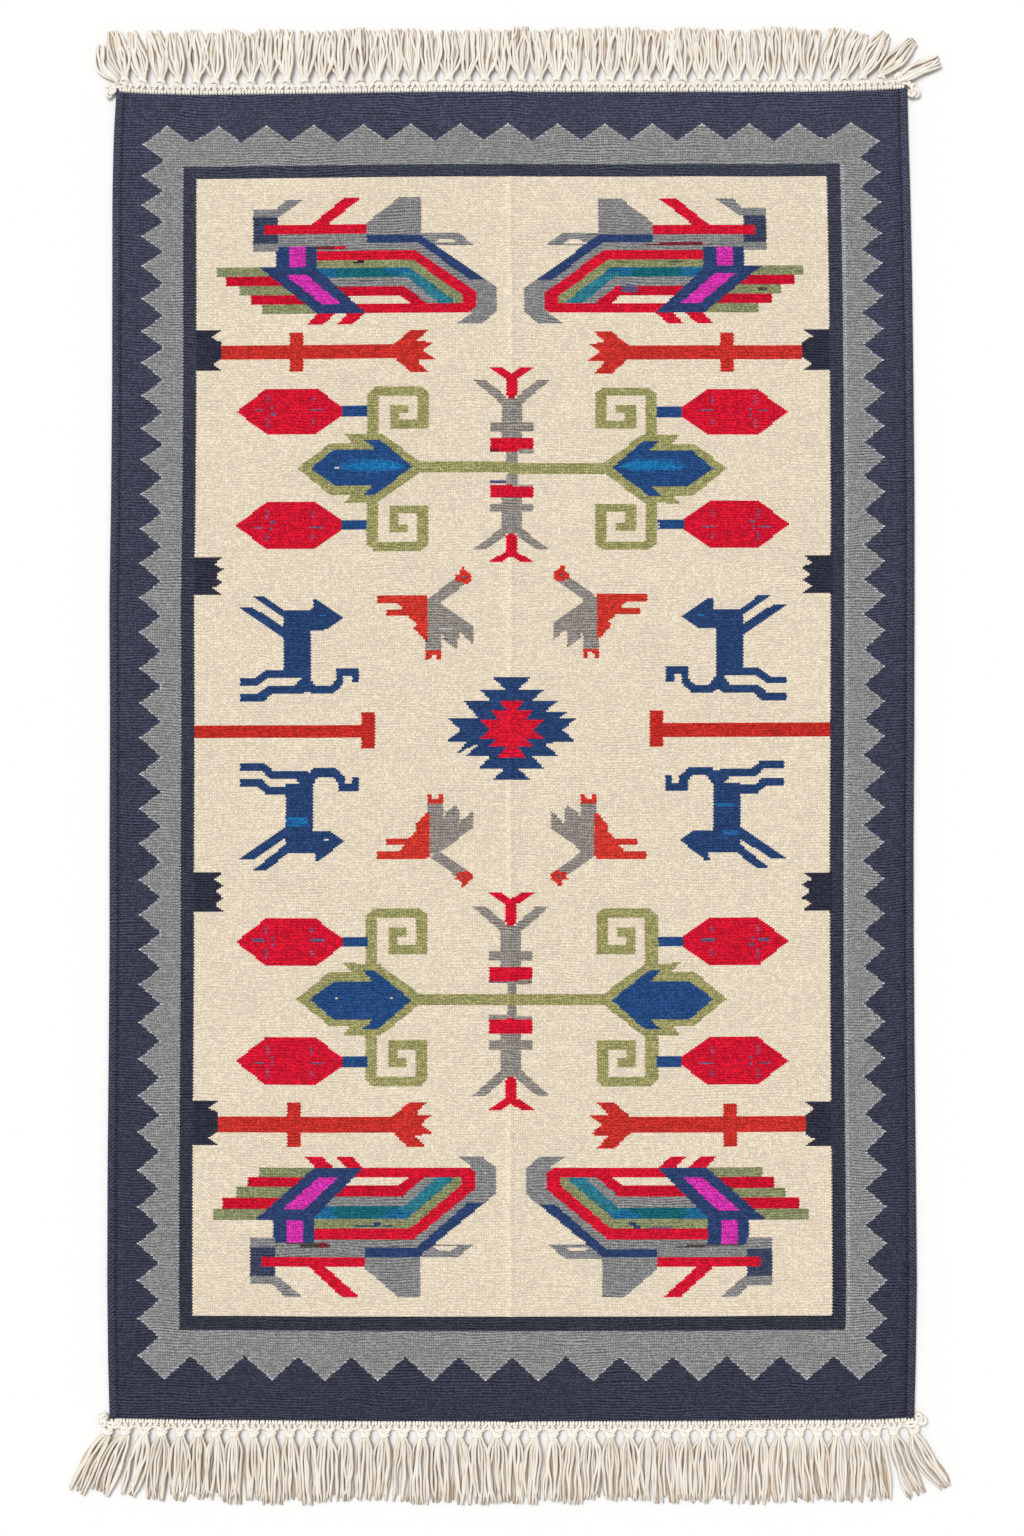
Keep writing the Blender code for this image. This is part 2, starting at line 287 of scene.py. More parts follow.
LEAF_SHINE = (
    ("leaf_mid", ((-78, 0), (-72, 5), (-56, 6), (-46.5, 0), (-52, -2.4), (-60, -3.4), (-70, -2.6))),
    ("leaf_cyan", ((-75, 0), (-70, 2.2), (-60, 4.0), (-52, 3.2), (-46.5, 0), (-52, -1.6),
                   (-60, -2.0), (-70, -1.0))),
)

# The upright figure on the middle line: its upper half, and its lower half mirrors it
FIGURE = (
    ("hen_grey", (-4.7, 20, 1, 45), ((-16.8, 56.2), (-11, 56.2), (-2.2, 46), (-2.2, 38), (-4.7, 41.5))),
    ("crimson", ((-10.2, 64.5), (-4, 64.5), (0.6, 60.4), (0.6, 45), (-1.2, 45), (-2.4, 47),
                 (-2.4, 57.5))),
    ("hen_grey", (-9.7, 24, -4, 29.6), (-2.2, 3.3, 1, 12)),
    ("crimson", (-9.7, 11, 1, 20)),
)

NOTCHED_BLOCK = (
    ("block_navy", ((-140, 12), (-127.3, 12), (-131, 7.5), (-126.8, 4.2), (-130.6, 0), (-127, -4),
                    (-131.3, -7.4), (-127.5, -11.5), (-140, -11.5))),
)

FAR_CAT = (
    ("cat_blue", (-100.2, 46.6, -88.3, 89.2),
     ((-88.4, 89), (-87.4, 90), (-87.4, 96), (-85.5, 96), (-73.8, 84.2), (-80.8, 77), (-88.4, 76.5)),
     ((-113.2, 98), (-107.6, 98), (-99.3, 89.2), (-100.5, 85)),
     ((-119.9, 91.8), (-113.7, 91.8), (-100.2, 79.4), (-100.2, 72.5)),
     ((-119.3, 46.3), (-112.3, 46.3), (-107.9, 51.6), (-100.2, 51.6), (-88.4, 46.6),
      (-106.5, 46.8), (-111.5, 41.4), (-119.3, 41.4)),
     ((-119.3, 36.3), (-111, 36.3), (-107, 41.2), (-95, 41.2), (-92, 46.8), (-88.4, 46.8),
      (-88.4, 38.5), (-92.1, 36.3), (-105.2, 36.3), (-108.5, 31), (-119.3, 31)),
     ((-88.6, 46.8), (-85.7, 41), (-79.5, 41), (-76.8, 45), (-76.8, 52.5), (-67, 52.5), (-67, 43),
      (-70.4, 43), (-70.4, 47.5), (-73.7, 47.5), (-73.7, 42), (-78, 36.3), (-87.6, 36), (-90, 39))),
    ("leaf_cyan", (-84, 85.4, -80.6, 86.4)),
)

# The near cats' rows run the other way, towards the near end
NEAR_CAT = (
    ("cat_blue", (-99.7, 45.0, -87.7, 89.2),
     ((-88, 75), (-79.4, 75), (-73.2, 81.4), (-74.8, 83), (-84.7, 94.3), (-86.8, 94.3),
      (-85.8, 89.7), (-88, 89.2)),
     ((-119.9, 93.4), (-113, 93.4), (-99.7, 80.3), (-99.7, 72.4)),
     ((-112.9, 99.6), (-107, 99.6), (-98.2, 89.2), (-99.7, 83.8)),
     ((-119.1, 47.2), (-111.4, 47.2), (-107.4, 52), (-99.7, 52), (-90, 46.8), (-106.2, 46.8),
      (-109.6, 42), (-119.1, 42)),
     ((-119.1, 36.8), (-110, 36.8), (-106.2, 41.8), (-95.3, 41.8), (-91.3, 46.8), (-87.7, 46.8),
      (-87.7, 38.5), (-91, 36.7), (-104.8, 36.7), (-108.4, 31.7), (-119.1, 31.7)),
     ((-88, 47), (-87, 45), (-85.3, 41.2), (-84, 40.7), (-78.5, 40.7), (-76.5, 45), (-76.5, 50.2),
      (-66.9, 50.2), (-66.9, 40.7), (-70.1, 40.7), (-70.1, 45.3), (-73, 45.3), (-73, 41.2),
      (-75.4, 38), (-77.3, 35.4), (-87.3, 35.4), (-89.5, 38.6))),
)

HEN = (
    ("hen_red", ((-59, 98.5), (-37.3, 98.5), (-36.5, 96), (-36.5, 70), (-38, 70), (-42.8, 77.5),
                 (-42, 81), (-46, 86), (-55.3, 86), (-55.3, 89.5), (-47, 89.5), (-50, 94),
                 (-59, 94))),
    ("hen_grey", ((-36.3, 97.3), (-24.7, 109.5), (-20, 106), (-31.2, 94)),
     ((-31.2, 94), (-17.3, 79.2), (-17.3, 68), (-21.5, 73.4), (-23, 76), (-24.2, 64.4),
      (-28.8, 68.7), (-30.5, 74), (-30.7, 64), (-37.7, 64), (-37.7, 70), (-36.5, 70), (-36.5, 97))),
    ("hen_red", ((-25, 111.8), (-22.8, 112.3), (-22.2, 116.4), (-21.4, 116.4), (-19.5, 113.9),
                 (-17.6, 111.6), (-17.6, 108.6), (-19.4, 105.7), (-21.5, 106.8), (-24.4, 107.3)),
     ((-37.7, 63.5), (-30.7, 63.5), (-30.7, 57.5), (-32.5, 58), (-33, 61), (-35, 61), (-36, 57.5),
      (-37.7, 57.5))),
    ("slate", (-22, 109.6, -20.4, 110.6)),
)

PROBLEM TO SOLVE
Without leaving anything out, quote all the data.

RESPONSE FOR THIS EXERCISE
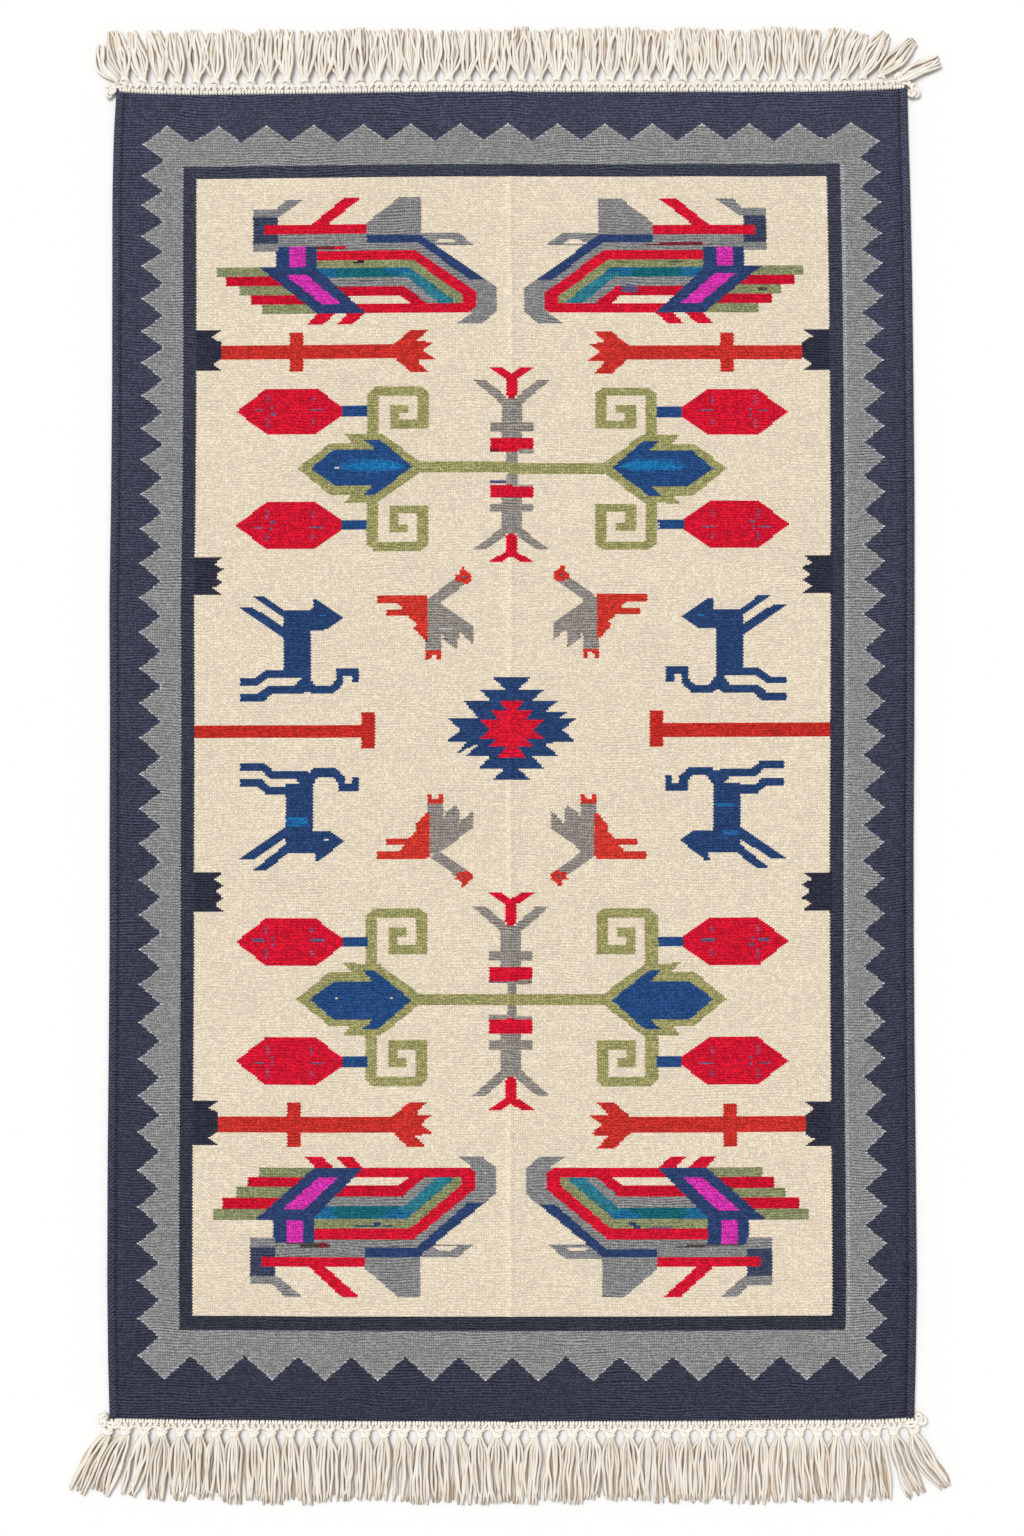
Keep writing the Blender code for this image. This is part 2, starting at line 287 of scene.py. More parts follow.
LEAF_SHINE = (
    ("leaf_mid", ((-78, 0), (-72, 5), (-56, 6), (-46.5, 0), (-52, -2.4), (-60, -3.4), (-70, -2.6))),
    ("leaf_cyan", ((-75, 0), (-70, 2.2), (-60, 4.0), (-52, 3.2), (-46.5, 0), (-52, -1.6),
                   (-60, -2.0), (-70, -1.0))),
)

# The upright figure on the middle line: its upper half, and its lower half mirrors it
FIGURE = (
    ("hen_grey", (-4.7, 20, 1, 45), ((-16.8, 56.2), (-11, 56.2), (-2.2, 46), (-2.2, 38), (-4.7, 41.5))),
    ("crimson", ((-10.2, 64.5), (-4, 64.5), (0.6, 60.4), (0.6, 45), (-1.2, 45), (-2.4, 47),
                 (-2.4, 57.5))),
    ("hen_grey", (-9.7, 24, -4, 29.6), (-2.2, 3.3, 1, 12)),
    ("crimson", (-9.7, 11, 1, 20)),
)

NOTCHED_BLOCK = (
    ("block_navy", ((-140, 12), (-127.3, 12), (-131, 7.5), (-126.8, 4.2), (-130.6, 0), (-127, -4),
                    (-131.3, -7.4), (-127.5, -11.5), (-140, -11.5))),
)

FAR_CAT = (
    ("cat_blue", (-100.2, 46.6, -88.3, 89.2),
     ((-88.4, 89), (-87.4, 90), (-87.4, 96), (-85.5, 96), (-73.8, 84.2), (-80.8, 77), (-88.4, 76.5)),
     ((-113.2, 98), (-107.6, 98), (-99.3, 89.2), (-100.5, 85)),
     ((-119.9, 91.8), (-113.7, 91.8), (-100.2, 79.4), (-100.2, 72.5)),
     ((-119.3, 46.3), (-112.3, 46.3), (-107.9, 51.6), (-100.2, 51.6), (-88.4, 46.6),
      (-106.5, 46.8), (-111.5, 41.4), (-119.3, 41.4)),
     ((-119.3, 36.3), (-111, 36.3), (-107, 41.2), (-95, 41.2), (-92, 46.8), (-88.4, 46.8),
      (-88.4, 38.5), (-92.1, 36.3), (-105.2, 36.3), (-108.5, 31), (-119.3, 31)),
     ((-88.6, 46.8), (-85.7, 41), (-79.5, 41), (-76.8, 45), (-76.8, 52.5), (-67, 52.5), (-67, 43),
      (-70.4, 43), (-70.4, 47.5), (-73.7, 47.5), (-73.7, 42), (-78, 36.3), (-87.6, 36), (-90, 39))),
    ("leaf_cyan", (-84, 85.4, -80.6, 86.4)),
)

# The near cats' rows run the other way, towards the near end
NEAR_CAT = (
    ("cat_blue", (-99.7, 45.0, -87.7, 89.2),
     ((-88, 75), (-79.4, 75), (-73.2, 81.4), (-74.8, 83), (-84.7, 94.3), (-86.8, 94.3),
      (-85.8, 89.7), (-88, 89.2)),
     ((-119.9, 93.4), (-113, 93.4), (-99.7, 80.3), (-99.7, 72.4)),
     ((-112.9, 99.6), (-107, 99.6), (-98.2, 89.2), (-99.7, 83.8)),
     ((-119.1, 47.2), (-111.4, 47.2), (-107.4, 52), (-99.7, 52), (-90, 46.8), (-106.2, 46.8),
      (-109.6, 42), (-119.1, 42)),
     ((-119.1, 36.8), (-110, 36.8), (-106.2, 41.8), (-95.3, 41.8), (-91.3, 46.8), (-87.7, 46.8),
      (-87.7, 38.5), (-91, 36.7), (-104.8, 36.7), (-108.4, 31.7), (-119.1, 31.7)),
     ((-88, 47), (-87, 45), (-85.3, 41.2), (-84, 40.7), (-78.5, 40.7), (-76.5, 45), (-76.5, 50.2),
      (-66.9, 50.2), (-66.9, 40.7), (-70.1, 40.7), (-70.1, 45.3), (-73, 45.3), (-73, 41.2),
      (-75.4, 38), (-77.3, 35.4), (-87.3, 35.4), (-89.5, 38.6))),
)

HEN = (
    ("hen_red", ((-59, 98.5), (-37.3, 98.5), (-36.5, 96), (-36.5, 70), (-38, 70), (-42.8, 77.5),
                 (-42, 81), (-46, 86), (-55.3, 86), (-55.3, 89.5), (-47, 89.5), (-50, 94),
                 (-59, 94))),
    ("hen_grey", ((-36.3, 97.3), (-24.7, 109.5), (-20, 106), (-31.2, 94)),
     ((-31.2, 94), (-17.3, 79.2), (-17.3, 68), (-21.5, 73.4), (-23, 76), (-24.2, 64.4),
      (-28.8, 68.7), (-30.5, 74), (-30.7, 64), (-37.7, 64), (-37.7, 70), (-36.5, 70), (-36.5, 97))),
    ("hen_red", ((-25, 111.8), (-22.8, 112.3), (-22.2, 116.4), (-21.4, 116.4), (-19.5, 113.9),
                 (-17.6, 111.6), (-17.6, 108.6), (-19.4, 105.7), (-21.5, 106.8), (-24.4, 107.3)),
     ((-37.7, 63.5), (-30.7, 63.5), (-30.7, 57.5), (-32.5, 58), (-33, 61), (-35, 61), (-36, 57.5),
      (-37.7, 57.5))),
    ("slate", (-22, 109.6, -20.4, 110.6)),
)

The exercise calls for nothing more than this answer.